Friday, March 2, 2012

Time Value of a Degree

The above chart is a simplified way to look at income.  It does not take into account the multiplier effect of benefits such as health care, retirement benefits, paid vacations, bonuses, stock options and the like.  


The point is that while you are in college you will notice your non-college friends having more money, stuff, and free time than you. 


Since the dropout rate of college is high in the first year, there is an exponential effect as more and more friends seem to be much happier as they drop out and start having fun.  It’s times like this that you need to remind yourself of the deadbeat threshold.  Right about the time you complete college your non-college friends are beginning to get kicked out of their households.  

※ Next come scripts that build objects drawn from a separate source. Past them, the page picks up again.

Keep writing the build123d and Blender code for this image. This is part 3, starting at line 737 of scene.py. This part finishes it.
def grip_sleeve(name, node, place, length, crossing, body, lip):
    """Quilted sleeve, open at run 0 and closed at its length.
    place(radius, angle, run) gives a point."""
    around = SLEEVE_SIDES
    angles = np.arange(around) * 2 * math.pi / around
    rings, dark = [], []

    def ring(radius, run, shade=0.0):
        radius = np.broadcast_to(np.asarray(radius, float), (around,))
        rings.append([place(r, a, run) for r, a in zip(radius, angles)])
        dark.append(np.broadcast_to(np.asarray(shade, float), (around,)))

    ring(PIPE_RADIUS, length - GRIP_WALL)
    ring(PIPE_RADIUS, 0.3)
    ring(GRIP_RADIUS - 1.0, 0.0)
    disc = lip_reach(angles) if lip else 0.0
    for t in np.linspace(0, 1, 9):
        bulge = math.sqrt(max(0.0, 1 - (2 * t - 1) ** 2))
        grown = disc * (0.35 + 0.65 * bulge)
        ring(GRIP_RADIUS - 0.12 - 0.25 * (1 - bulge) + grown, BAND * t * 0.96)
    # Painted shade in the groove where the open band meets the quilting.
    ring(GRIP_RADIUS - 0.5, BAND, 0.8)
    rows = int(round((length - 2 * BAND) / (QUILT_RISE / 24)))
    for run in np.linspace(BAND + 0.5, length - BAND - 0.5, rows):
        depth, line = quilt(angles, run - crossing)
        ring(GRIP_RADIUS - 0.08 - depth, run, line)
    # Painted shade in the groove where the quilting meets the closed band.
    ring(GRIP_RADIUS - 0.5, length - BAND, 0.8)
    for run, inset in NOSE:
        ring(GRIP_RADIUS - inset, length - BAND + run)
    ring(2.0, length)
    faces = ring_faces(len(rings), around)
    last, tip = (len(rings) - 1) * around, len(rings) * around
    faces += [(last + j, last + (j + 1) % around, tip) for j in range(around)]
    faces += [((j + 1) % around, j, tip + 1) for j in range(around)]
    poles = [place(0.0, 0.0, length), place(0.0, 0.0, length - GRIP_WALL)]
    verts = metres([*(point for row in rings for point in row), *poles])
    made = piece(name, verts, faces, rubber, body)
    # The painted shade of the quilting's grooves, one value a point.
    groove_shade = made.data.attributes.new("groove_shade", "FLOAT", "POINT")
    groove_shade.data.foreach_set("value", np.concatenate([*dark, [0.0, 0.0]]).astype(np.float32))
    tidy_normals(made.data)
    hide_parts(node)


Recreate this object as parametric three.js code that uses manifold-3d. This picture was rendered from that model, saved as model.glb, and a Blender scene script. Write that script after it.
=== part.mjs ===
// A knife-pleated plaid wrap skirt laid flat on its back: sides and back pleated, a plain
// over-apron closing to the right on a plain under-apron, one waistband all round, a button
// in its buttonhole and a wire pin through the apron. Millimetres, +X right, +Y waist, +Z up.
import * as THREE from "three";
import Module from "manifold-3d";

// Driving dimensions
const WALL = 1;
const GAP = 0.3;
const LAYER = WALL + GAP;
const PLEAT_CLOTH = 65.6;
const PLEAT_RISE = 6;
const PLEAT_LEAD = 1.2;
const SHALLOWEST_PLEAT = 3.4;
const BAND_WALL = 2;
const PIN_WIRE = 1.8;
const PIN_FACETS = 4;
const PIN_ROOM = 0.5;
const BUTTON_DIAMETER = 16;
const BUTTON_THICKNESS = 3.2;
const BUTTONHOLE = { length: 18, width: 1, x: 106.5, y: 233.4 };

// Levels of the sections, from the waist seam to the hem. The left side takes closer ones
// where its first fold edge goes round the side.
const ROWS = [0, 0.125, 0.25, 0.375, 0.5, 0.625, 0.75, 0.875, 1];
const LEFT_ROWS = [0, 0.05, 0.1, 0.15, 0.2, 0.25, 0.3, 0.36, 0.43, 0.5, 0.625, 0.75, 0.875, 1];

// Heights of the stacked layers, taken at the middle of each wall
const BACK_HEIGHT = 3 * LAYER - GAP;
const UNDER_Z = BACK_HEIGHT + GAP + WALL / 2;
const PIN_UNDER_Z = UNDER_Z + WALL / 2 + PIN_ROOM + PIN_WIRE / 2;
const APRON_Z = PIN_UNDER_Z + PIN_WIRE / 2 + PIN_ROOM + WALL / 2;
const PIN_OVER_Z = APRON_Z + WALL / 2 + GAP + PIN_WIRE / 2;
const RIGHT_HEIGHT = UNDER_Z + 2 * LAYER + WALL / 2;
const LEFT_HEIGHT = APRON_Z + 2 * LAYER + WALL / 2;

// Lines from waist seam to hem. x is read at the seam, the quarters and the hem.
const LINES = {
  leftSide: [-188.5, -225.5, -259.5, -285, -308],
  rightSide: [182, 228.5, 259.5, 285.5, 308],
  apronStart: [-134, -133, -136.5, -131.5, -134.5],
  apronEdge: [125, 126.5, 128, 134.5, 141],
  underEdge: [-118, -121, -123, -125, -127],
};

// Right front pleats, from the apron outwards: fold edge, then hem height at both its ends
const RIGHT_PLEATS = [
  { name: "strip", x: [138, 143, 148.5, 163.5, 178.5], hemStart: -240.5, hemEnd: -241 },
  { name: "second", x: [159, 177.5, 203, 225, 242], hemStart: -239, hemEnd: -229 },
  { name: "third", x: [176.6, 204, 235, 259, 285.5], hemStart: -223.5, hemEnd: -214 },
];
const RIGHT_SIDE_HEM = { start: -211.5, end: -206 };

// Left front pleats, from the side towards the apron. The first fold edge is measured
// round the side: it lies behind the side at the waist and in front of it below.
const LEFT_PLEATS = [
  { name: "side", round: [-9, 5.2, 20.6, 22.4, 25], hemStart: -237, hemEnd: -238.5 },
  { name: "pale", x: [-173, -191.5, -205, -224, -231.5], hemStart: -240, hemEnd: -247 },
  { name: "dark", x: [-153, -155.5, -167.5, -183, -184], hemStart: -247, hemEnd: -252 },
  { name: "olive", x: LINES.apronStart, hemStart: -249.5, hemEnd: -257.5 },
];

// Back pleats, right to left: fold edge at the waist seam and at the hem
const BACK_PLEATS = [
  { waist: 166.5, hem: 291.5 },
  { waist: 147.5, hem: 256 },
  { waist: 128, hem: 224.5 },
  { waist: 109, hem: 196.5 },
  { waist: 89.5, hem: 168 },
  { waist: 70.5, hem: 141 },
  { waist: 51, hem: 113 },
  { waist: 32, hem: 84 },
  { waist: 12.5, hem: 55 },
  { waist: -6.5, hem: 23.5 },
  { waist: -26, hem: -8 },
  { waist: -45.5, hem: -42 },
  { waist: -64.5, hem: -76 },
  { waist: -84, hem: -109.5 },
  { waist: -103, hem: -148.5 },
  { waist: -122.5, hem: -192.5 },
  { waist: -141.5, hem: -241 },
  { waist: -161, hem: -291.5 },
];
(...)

When a deadbeat is kicked out, it is devastating to them because they do not have enough earning power to keep them out of poverty.  Add to the fact that many of these folks have kids and a family to take care of at this point.  Fast forward another five years and if you have managed to limit your college loans and have been saving, you should be able to think about buying a house!  This assumes you are married to another college wage earner.  DINKS (double income no kids) have the added ability to save very quickly because costs are so low. 


For those who want to attend a distant college remember that living and working on campus saves a lot of commuting time and gas money, but dorm and food plan costs more.  You can lower this cost if you are willing to rent a room near campus, but this brings some additional issues to consider.  How will you commute to school and work?  What will be the living arrangements and legal agreements among roommates?